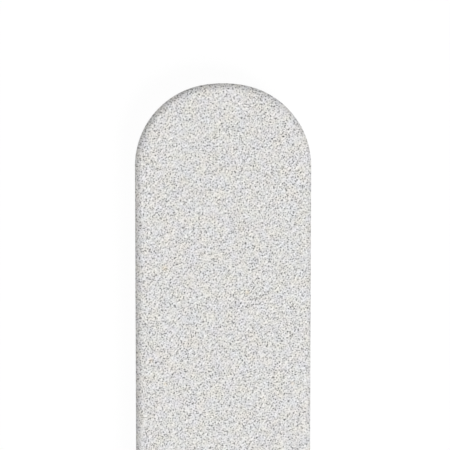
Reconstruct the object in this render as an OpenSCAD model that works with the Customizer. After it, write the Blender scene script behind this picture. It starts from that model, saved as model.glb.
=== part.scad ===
// Cushioned emery board: a stiff core between two foam pads, faced on both sides with abrasive paper.
// It lies flat on its lower face, with its length along Y and its thickness along Z.
// The origin is at the middle of the lower face.

/* [Board] */
// Length from tip to tip
board_l = 178; // [150:1:200]
// Width across the straight sides
board_w = 20; // [19:0.5:22]

/* [Tips] */
// Radius of the broad arc over each tip
crown_r = 13; // [12:0.5:18]
// Radius of the tighter arc at each shoulder of a tip
shoulder_r = 9.34; // [7:0.02:9.4]

/* [Layers] */
// Thickness of the stiff core strip
core_t = 1; // [0.6:0.1:2]
// Thickness of each foam pad
foam_t = 1; // [0.8:0.1:2]
// Thickness of each film of double-sided tape
tape_t = 0.08; // [0.05:0.01:0.15]
// Thickness of the paper that carries the grit
paper_t = 0.25; // [0.15:0.05:0.4]
// Thickness of the resin that bonds the grit to the paper
bond_t = 0.05; // [0.03:0.01:0.1]
// Height of the grit above the resin
grit_t = 0.16; // [0.08:0.01:0.3]

/* [Die-cut rims] */
// Width of the band that the die rolls over on the upper face
upper_roll_w = 0.9; // [0.4:0.05:1.2]
// How far the upper rim is pressed down at the cut
upper_roll_drop = 0.36; // [0.1:0.02:0.6]
// Width of the band that rolls over on the lower face, where the die comes out
lower_roll_w = 0.5; // [0.3:0.05:1]
// How far the lower rim is pressed up at the cut
lower_roll_drop = 0.1; // [0.06:0.02:0.24]

/* [Hidden] */
$fn = 96;

// Height of each layer's inner face above the middle of the core
core_tape_z = core_t / 2;
foam_z = core_tape_z + tape_t;
paper_tape_z = foam_z + foam_t;
paper_z = paper_tape_z + tape_t;
bond_z = paper_z + paper_t;
grit_z = bond_z + bond_t;
half_t = grit_z + grit_t;

// A tip is a crown arc between two shoulder arcs, which meet it and the sides at a tangent
shoulder_x = board_w / 2 - shoulder_r;
crown_y = board_l / 2 - crown_r;
shoulder_rise = sqrt(pow(crown_r - shoulder_r, 2) - pow(shoulder_x, 2));
shoulder_y = crown_y + shoulder_rise;

// A rim's roll is its width and its drop, and a flat face has none
NO_ROLL = [0, 0];
UPPER = "upper";
LOWER = "lower";
function rim_roll(side) =
    side == UPPER ? [upper_roll_w, upper_roll_drop] : [lower_roll_w, lower_roll_drop];

// Radius of the arc that falls by a roll's drop over its width
function roll_r(roll) = (pow(roll[0], 2) + pow(roll[1], 2)) / (2 * roll[1]);

// The sweeps set $reach, the distance from the axis of the sweep to the cut edge.
// All that lies below a face at height z, from that axis to the edge
module below_face(z, roll) {
    flat_w = $reach - roll[0];
    square([flat_w, z]);
    if (roll != NO_ROLL)
        intersection() {
            translate([flat_w, z - roll_r(roll)]) circle(roll_r(roll));
            translate([flat_w, 0]) square([roll[0], 2 * z]);
        }
}

// Half of a layer's cross-section, with its inner face at z and its outer face at z + t
module layer_section(z, t, outer_roll, inner_roll) {
    difference() {
        below_face(z + t, outer_roll);
        below_face(z, inner_roll);
    }
}

module sweep_straight() {
    $reach = board_w / 2;
    rotate([90, 0, 0])
        linear_extrude(2 * shoulder_y, center = true)
            for (side = [0, 1])
                mirror([side, 0])
                    children();
}

// Half a turn round a centre, cut off at the seams where the next sweep starts
module sweep_arc(centre, radius, start, seams) {
    $reach = radius;
    intersection() {
        translate(centre) rotate_extrude(angle = 180, start = start) children();
        translate([0, 0, -1]) linear_extrude(half_t + 2) polygon(seams);
    }
}

// Takes a half section round the whole outline of the board
module sweep_outline() {
    // the seam between crown and shoulder runs from the shoulder's centre to a point past the tip
    shoulder = [shoulder_x, shoulder_y];
    beyond = [5 * shoulder_x, crown_y + 5 * shoulder_rise];
    sweep_straight() children();
    for (tip = [0, 1])
        mirror([0, tip, 0]) {
            sweep_arc([0, crown_y], crown_r, 0, [
                shoulder, beyond, [-beyond.x, beyond.y], [-shoulder.x, shoulder.y]
            ]) children();
            for (side = [0, 1])
                mirror([side, 0, 0])
                    sweep_arc(shoulder, shoulder_r, -45, [
                        shoulder, [board_w, shoulder.y], [board_w, beyond.y], beyond
                    ]) children();
        }
}

// Places one half of the laminate, which is drawn upwards from the middle of the core
module on_side(side) {
    translate([0, 0, half_t])
        mirror([0, 0, side == LOWER ? 1 : 0])
            children();
}

module core_strip() {
    color([0.93, 0.93, 0.91])
        translate([0, 0, half_t - core_t / 2])
            sweep_outline() square([$reach, core_t]);
}

module core_tape(side) {
    color([0.88, 0.87, 0.8])
        on_side(side)
            sweep_outline() layer_section(core_tape_z, tape_t, NO_ROLL, NO_ROLL);
}

// The foam takes up the whole of the roll, so its inner face stays flat
module foam_pad(side) {
    color([0.95, 0.95, 0.94])
        on_side(side)
            sweep_outline() layer_section(foam_z, foam_t, rim_roll(side), NO_ROLL);
}

module paper_tape(side) {
    color([0.88, 0.87, 0.8])
        on_side(side)
            sweep_outline() layer_section(paper_tape_z, tape_t, rim_roll(side), rim_roll(side));
}

module backing_paper(side) {
    color([0.62, 0.63, 0.64])
        on_side(side)
            sweep_outline() layer_section(paper_z, paper_t, rim_roll(side), rim_roll(side));
}

module bond_coat(side) {
    color([0.7, 0.7, 0.69])
        on_side(side)
            sweep_outline() layer_section(bond_z, bond_t, rim_roll(side), rim_roll(side));
}

module grit(side) {
    color([0.84, 0.84, 0.83])
        on_side(side)
            sweep_outline() layer_section(grit_z, grit_t, rim_roll(side), rim_roll(side));
}

core_strip();
core_tape(UPPER);  // upper_core_tape
core_tape(LOWER);  // lower_core_tape
foam_pad(UPPER);  // upper_foam_pad
foam_pad(LOWER);  // lower_foam_pad
paper_tape(UPPER);  // upper_paper_tape
paper_tape(LOWER);  // lower_paper_tape
backing_paper(UPPER);  // upper_backing_paper
backing_paper(LOWER);  // lower_backing_paper
bond_coat(UPPER);  // upper_bond_coat
bond_coat(LOWER);  // lower_bond_coat
grit(UPPER);  // upper_grit
grit(LOWER);  // lower_grit
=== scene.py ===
import math
import bmesh
import bpy
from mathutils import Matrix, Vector


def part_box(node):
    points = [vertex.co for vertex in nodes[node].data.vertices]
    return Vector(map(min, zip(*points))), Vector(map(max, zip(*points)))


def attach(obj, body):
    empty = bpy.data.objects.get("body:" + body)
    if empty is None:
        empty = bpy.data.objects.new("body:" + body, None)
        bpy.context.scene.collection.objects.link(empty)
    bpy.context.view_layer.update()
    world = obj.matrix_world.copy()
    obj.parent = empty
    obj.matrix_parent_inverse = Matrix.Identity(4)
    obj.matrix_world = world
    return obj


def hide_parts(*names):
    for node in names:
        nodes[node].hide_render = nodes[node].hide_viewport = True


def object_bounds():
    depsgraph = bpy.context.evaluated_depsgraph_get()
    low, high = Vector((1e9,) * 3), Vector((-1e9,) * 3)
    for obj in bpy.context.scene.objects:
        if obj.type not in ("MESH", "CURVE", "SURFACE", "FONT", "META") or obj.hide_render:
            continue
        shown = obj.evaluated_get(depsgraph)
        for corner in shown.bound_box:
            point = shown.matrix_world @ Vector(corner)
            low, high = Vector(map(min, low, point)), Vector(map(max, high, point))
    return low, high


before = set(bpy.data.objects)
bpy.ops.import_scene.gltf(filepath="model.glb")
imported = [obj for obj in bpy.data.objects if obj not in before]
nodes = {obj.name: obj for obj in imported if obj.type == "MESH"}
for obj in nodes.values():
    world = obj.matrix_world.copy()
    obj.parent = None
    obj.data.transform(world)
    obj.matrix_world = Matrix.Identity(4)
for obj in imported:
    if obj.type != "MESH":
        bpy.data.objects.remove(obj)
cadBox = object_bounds()
print("frame loaded with", len(nodes), "layers")

# The board's outline: a broad crown arc over each tip, and a tighter arc at each shoulder.
outline = {
    "halfWidth": 0.010,
    "halfLength": 0.089,
    "crownRadius": 0.013,
    "shoulderRadius": 0.00934,
}
halfWidth, halfLength, crownRadius, shoulderRadius = outline.values()
shoulderX = halfWidth - shoulderRadius
crownY = halfLength - crownRadius
shoulderRise = math.sqrt((crownRadius - shoulderRadius) ** 2 - shoulderX ** 2)
shoulderY = crownY + shoulderRise
shoulderTurn = math.atan2(shoulderRise, shoulderX)

# Width and drop of the band that the die rolls over round each face.
rimRolls = {"upper": (0.0009, 0.00036), "lower": (0.0005, 0.0001)}
rimRings = 5    # rings of faces on that band
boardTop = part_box("upper_grit")[1].z
samePlace = 0.00001    # points no further apart than this are one


def deselectAll():
    bpy.ops.object.select_all(action="DESELECT")


def selectOnly(*pieces):    # the first one becomes active
    deselectAll()
    for piece in pieces:
        piece.select_set(True)
    bpy.context.view_layer.objects.active = pieces[0]


def pick(obj, kind, wanted):    # selects verts, edges or faces in edit mode
    bpy.context.tool_settings.mesh_select_mode = (kind == "verts", kind == "edges", kind == "faces")
    bpy.ops.mesh.select_all(action="DESELECT")
    mesh = bmesh.from_edit_mesh(obj.data)
    for part in getattr(mesh, kind):
        if not part.hide and wanted(part):
            part.select_set(True)
    bmesh.update_edit_mesh(obj.data)


def pickAll():
    bpy.ops.mesh.select_all(action="SELECT")


def pointFacesOutwards():
    pickAll()
    bpy.ops.mesh.normals_make_consistent(inside=False)


def leaveEditing():
    bpy.ops.object.mode_set(mode="OBJECT")


def useModifier(piece, name, kind, **settings):
    modifier = piece.modifiers.new(name, kind)
    for key, value in settings.items():
        setattr(modifier, key, value)
    bpy.ops.object.modifier_apply(modifier=name)


def inUse(sockets, name):    # a node may have several sockets of one name, with one in use
    return next(socket for socket in sockets if socket.name == name and socket.enabled)


def feed(tree, source, socket):    # source is a plain value, or what another node puts out
    if isinstance(source, bpy.types.NodeSocket):
        tree.links.new(source, socket)
    else:
        socket.default_value = source


def addNode(tree, kind, inputs=None, **settings):    # inputs go by their names, or by their places
    made = tree.nodes.new(kind)
    for key, value in settings.items():
        setattr(made, key, value)
    for key, source in (inputs or {}).items():
        feed(tree, source, made.inputs[key] if isinstance(key, int) else inUse(made.inputs, key))
    return made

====

WHAT TO DO. Copy out exactly the lines from the one containing "core_strip();" to the one containing "nodes[node].hide_render = nodes[node].hide_viewport", both ends inclusive.

RESPONSE.
core_strip();
core_tape(UPPER);  // upper_core_tape
core_tape(LOWER);  // lower_core_tape
foam_pad(UPPER);  // upper_foam_pad
foam_pad(LOWER);  // lower_foam_pad
paper_tape(UPPER);  // upper_paper_tape
paper_tape(LOWER);  // lower_paper_tape
backing_paper(UPPER);  // upper_backing_paper
backing_paper(LOWER);  // lower_backing_paper
bond_coat(UPPER);  // upper_bond_coat
bond_coat(LOWER);  // lower_bond_coat
grit(UPPER);  // upper_grit
grit(LOWER);  // lower_grit
=== scene.py ===
import math
import bmesh
import bpy
from mathutils import Matrix, Vector


def part_box(node):
    points = [vertex.co for vertex in nodes[node].data.vertices]
    return Vector(map(min, zip(*points))), Vector(map(max, zip(*points)))


def attach(obj, body):
    empty = bpy.data.objects.get("body:" + body)
    if empty is None:
        empty = bpy.data.objects.new("body:" + body, None)
        bpy.context.scene.collection.objects.link(empty)
    bpy.context.view_layer.update()
    world = obj.matrix_world.copy()
    obj.parent = empty
    obj.matrix_parent_inverse = Matrix.Identity(4)
    obj.matrix_world = world
    return obj


def hide_parts(*names):
    for node in names:
        nodes[node].hide_render = nodes[node].hide_viewport = True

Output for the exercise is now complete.